Как ни странно, вплоть до конца пятидесятых годов единственным местом в Корее, где можно было поесть мороженое на молочной или сливочной основе, были именно немногочисленные рестораны западной кухни. Готового мороженого в магазинах не продавали – заводское мороженое на молочной основе появилось в продаже только в 1963 году. Однако в колониальные времена в западных ресторанах мороженое специально готовили и подавали в качестве десерта. Правда, на улицах тогда продавали и дешёвые сорта «ледяных десертов», при изготовлении которых не использовали ни молока, ни сливок, – фактически речь шла о замороженных сиропах или пасте из сладких красных бобов. По вкусу они имели мало общего с привычным нам мороженым – но были, безусловно, холодными.

Говоря о корейском общепите, не следует забывать об одном важном обстоятельстве: вплоть до конца 1970-х гг. у корейцев с доходами средними и тем более ниже средних не было ни финансовых возможностей, ни привычки питаться в ресторанах. Если им по каким-то обстоятельствам и приходилось есть вне дома, то решением проблемы обычно служил старый добрый тосирак (изначально – обед в контейнере, взятый из дома). Тем не менее в колониальные времена были заложены основы того ресторанного бума, который начался существенно позже, уже в семидесятые годы, то есть тогда, когда в Корее стали ощущаться первые результаты «корейского экономического чуда».

Именно с тосираком отправлялись корейцы в первые в стране современные школы, о которых пойдёт речь в следующей главе. В те времена школьного питания в Корее не предусматривалось…

11
Школа современности

1911 г. – опубликован «Указ об образовании»

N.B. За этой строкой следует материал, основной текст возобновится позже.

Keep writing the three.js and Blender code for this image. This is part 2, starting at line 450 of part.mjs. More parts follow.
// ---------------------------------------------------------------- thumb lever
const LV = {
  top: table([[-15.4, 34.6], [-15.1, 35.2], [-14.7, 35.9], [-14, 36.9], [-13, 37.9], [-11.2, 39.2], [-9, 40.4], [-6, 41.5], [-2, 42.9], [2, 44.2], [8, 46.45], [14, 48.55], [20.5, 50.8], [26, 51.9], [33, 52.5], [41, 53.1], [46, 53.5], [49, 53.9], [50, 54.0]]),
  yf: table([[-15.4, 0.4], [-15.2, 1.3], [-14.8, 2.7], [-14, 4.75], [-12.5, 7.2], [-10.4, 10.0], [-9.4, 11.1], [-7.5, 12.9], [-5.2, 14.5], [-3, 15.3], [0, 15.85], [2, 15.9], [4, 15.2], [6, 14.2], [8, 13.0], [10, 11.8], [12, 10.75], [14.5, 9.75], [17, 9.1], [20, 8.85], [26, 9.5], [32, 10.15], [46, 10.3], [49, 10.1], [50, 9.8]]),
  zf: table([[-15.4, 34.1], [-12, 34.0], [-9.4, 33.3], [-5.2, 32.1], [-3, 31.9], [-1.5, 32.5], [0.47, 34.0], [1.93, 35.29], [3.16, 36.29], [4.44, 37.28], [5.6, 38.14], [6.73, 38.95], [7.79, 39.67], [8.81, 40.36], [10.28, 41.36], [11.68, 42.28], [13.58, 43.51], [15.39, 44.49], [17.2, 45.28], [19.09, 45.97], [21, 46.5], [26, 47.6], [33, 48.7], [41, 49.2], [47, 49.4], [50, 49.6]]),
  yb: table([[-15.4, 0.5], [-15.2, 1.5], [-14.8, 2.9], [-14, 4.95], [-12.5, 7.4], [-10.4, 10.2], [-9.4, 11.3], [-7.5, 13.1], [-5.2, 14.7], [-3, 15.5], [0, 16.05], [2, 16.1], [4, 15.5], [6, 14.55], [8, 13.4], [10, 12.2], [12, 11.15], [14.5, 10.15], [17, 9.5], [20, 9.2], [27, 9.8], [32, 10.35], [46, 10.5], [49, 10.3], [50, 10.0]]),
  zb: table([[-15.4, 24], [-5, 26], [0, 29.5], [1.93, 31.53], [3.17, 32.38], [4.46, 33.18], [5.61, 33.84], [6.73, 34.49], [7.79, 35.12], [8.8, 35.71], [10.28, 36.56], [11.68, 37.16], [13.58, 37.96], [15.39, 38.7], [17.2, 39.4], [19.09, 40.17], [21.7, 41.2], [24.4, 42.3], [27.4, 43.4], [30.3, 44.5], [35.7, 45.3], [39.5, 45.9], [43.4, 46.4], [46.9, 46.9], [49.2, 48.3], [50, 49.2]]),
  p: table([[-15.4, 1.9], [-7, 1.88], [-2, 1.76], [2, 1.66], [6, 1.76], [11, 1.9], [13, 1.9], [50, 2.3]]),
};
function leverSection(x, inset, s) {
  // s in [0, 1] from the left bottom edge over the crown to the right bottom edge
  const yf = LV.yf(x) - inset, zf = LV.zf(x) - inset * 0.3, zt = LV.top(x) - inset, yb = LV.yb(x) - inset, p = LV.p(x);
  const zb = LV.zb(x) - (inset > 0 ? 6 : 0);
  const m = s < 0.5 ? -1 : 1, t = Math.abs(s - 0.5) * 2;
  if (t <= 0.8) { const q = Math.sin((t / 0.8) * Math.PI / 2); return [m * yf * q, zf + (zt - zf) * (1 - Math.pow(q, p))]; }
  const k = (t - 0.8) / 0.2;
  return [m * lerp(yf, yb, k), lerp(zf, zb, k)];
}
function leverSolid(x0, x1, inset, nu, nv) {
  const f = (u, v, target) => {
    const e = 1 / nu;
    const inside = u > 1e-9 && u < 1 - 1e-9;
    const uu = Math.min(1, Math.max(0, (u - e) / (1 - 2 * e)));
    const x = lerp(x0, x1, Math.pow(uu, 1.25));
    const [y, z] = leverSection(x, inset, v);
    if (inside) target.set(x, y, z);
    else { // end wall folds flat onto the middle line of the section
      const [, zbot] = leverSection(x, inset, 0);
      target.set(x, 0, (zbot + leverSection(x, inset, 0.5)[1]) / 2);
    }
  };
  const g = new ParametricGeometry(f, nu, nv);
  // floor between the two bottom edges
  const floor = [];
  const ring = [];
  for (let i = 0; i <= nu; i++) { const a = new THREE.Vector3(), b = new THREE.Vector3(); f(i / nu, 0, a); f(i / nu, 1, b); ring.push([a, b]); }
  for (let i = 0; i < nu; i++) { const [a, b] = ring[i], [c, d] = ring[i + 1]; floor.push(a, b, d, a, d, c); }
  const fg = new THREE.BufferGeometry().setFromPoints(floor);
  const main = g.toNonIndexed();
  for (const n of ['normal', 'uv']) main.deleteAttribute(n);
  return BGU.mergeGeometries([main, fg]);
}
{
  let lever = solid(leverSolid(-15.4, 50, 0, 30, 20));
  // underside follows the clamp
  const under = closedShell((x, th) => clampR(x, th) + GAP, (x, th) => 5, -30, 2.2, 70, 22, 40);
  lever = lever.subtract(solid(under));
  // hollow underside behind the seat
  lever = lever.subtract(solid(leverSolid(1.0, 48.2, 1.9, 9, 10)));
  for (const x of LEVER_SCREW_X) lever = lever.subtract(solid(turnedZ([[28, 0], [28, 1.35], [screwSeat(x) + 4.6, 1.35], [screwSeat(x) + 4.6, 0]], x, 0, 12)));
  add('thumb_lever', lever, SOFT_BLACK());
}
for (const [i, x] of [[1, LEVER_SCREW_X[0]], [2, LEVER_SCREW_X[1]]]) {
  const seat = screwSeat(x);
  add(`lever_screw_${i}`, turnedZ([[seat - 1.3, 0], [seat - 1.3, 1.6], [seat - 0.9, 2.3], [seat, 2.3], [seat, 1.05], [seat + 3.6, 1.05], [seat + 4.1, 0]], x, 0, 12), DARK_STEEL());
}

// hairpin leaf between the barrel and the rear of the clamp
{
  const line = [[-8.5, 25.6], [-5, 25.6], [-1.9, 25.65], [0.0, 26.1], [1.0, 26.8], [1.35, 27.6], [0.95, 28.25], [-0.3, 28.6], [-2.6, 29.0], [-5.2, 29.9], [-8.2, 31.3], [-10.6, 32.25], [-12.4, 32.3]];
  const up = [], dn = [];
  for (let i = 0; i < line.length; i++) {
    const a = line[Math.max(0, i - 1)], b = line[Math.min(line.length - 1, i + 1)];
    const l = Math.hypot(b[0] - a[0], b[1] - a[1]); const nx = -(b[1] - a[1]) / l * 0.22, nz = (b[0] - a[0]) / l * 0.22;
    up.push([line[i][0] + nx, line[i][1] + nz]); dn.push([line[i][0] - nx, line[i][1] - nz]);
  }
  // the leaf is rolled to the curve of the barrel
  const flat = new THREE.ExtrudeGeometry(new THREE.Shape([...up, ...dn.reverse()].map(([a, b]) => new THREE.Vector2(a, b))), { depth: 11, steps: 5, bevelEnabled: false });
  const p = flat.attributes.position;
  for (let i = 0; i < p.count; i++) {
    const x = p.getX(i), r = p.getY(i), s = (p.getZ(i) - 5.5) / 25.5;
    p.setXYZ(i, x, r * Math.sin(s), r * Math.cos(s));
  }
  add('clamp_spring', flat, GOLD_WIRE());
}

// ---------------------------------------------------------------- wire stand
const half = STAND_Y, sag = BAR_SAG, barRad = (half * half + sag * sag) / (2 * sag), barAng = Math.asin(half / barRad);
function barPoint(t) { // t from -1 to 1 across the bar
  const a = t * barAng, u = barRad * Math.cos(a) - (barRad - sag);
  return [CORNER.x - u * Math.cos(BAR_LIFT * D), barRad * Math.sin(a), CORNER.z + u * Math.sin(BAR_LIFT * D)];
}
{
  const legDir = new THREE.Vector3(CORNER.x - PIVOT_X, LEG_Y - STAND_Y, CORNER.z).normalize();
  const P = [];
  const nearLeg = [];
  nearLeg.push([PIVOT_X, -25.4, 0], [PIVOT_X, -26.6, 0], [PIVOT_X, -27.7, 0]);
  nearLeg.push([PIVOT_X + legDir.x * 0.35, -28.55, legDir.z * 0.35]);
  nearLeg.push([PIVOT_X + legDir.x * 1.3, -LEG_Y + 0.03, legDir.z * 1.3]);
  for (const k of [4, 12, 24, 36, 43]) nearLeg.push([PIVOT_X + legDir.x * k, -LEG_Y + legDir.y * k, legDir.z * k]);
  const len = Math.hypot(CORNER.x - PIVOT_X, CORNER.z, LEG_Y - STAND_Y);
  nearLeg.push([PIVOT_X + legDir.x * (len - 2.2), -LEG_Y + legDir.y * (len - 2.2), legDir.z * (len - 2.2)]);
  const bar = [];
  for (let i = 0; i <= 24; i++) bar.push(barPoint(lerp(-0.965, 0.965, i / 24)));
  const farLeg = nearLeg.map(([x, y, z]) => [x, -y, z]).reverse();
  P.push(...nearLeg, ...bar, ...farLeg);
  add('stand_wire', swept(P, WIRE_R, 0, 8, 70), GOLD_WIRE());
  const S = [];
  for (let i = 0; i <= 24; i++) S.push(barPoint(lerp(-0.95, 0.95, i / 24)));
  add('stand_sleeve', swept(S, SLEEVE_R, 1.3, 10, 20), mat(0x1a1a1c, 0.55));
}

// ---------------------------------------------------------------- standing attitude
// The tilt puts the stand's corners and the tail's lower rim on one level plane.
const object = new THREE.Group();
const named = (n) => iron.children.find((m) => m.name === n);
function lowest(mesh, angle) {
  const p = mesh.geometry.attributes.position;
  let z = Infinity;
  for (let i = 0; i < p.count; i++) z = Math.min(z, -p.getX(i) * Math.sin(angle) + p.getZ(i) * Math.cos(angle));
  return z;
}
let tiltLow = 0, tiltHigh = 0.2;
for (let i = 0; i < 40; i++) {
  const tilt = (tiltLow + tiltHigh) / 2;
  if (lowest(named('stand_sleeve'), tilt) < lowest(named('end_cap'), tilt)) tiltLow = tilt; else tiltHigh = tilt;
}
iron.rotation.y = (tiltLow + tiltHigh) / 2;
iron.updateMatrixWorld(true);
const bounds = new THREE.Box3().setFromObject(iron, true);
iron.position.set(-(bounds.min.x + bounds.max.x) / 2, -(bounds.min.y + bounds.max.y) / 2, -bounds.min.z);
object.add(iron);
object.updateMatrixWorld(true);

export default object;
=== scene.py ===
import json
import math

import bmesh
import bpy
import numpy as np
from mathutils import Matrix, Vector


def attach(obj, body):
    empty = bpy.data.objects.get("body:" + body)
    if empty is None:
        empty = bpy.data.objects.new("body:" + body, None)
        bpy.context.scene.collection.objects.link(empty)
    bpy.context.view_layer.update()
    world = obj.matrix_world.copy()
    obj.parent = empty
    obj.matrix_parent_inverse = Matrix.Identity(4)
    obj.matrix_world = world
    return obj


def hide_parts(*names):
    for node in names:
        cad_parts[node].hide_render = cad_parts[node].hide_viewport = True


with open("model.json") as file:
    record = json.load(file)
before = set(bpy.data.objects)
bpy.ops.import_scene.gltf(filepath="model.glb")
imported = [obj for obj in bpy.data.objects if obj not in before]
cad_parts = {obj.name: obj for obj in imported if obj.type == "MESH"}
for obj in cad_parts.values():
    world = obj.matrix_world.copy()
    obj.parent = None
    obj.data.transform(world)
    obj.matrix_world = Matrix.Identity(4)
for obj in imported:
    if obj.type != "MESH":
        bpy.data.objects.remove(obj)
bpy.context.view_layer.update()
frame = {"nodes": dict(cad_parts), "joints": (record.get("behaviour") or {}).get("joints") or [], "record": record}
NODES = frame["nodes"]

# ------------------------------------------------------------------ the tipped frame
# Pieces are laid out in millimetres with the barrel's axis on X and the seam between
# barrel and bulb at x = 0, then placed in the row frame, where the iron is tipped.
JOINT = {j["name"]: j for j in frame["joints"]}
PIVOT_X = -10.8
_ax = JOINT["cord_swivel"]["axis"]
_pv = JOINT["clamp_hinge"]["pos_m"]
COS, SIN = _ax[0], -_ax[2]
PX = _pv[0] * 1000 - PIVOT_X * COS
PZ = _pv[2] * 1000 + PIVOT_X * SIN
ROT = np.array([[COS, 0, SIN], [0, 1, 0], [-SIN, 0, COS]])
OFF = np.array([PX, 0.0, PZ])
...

Один из образов, который возникает в сознании корейцев, когда речь заходит о колониальном прошлом, – это образ японского учителя, стоящего перед учениками в форме и с саблей на поясе. Действительно, в такой экипировке некоторые японские учителя работали в 1911–1922 гг., в период наиболее жёсткого колониального правления. Образ учителя с саблей можно считать своеобразным символом японской образовательной политики, которая теоретически должна была стать важным инструментом ассимиляции и японизации корейского населения. Но, как мы увидим позже, на практике она привела к совсем другим результатам.

Надо сказать, что современное образование стало в Корее относительно массовым именно в японские времена, хотя первые школы современного типа были открыты в Корее западными протестантскими миссионерами ещё в 1880-е гг. Разумеется, и до появления в стране протестантских миссионеров в Корее существовали школы, более того, Корея, как и другие страны Восточной Азии, всегда была страной, в которой образованию уделялось очень большое внимание. Однако устройство традиционной корейской школы радикальным образом отличалось от устройства школы современной.

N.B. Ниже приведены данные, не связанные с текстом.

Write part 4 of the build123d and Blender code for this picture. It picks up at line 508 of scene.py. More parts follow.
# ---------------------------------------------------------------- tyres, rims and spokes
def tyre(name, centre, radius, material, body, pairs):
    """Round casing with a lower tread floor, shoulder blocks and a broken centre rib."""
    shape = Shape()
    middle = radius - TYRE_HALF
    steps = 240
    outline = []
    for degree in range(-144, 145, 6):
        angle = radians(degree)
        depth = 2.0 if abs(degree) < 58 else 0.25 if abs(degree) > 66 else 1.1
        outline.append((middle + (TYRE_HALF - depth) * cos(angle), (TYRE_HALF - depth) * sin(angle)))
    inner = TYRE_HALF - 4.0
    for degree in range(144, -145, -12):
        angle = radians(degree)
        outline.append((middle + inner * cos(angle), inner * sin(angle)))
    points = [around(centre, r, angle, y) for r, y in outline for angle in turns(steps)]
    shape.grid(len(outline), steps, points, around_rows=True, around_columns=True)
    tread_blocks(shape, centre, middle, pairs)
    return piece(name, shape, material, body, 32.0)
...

В традиционной Корее школьники изучали в первую очередь, как бы мы сейчас сказали, предметы гуманитарного цикла, причём речь в основном шла не о философии, истории и литературе как таковых, а исключительно о классической китайской литературе, конфуцианской китайской философии и древней и средневековой китайской истории. Все учебные материалы были составлены на древнекитайском языке (ханмуне), который в Корее оставался языком делопроизводства и официальной переписки вплоть до конца XIX века (см. главу 7). Собственно говоря, овладение ханмуном и было главной задачей учащихся начальных школ старой Кореи (впрочем, само употребление современного термина «начальная школа» применительно к старой Корее может вызывать немало вопросов).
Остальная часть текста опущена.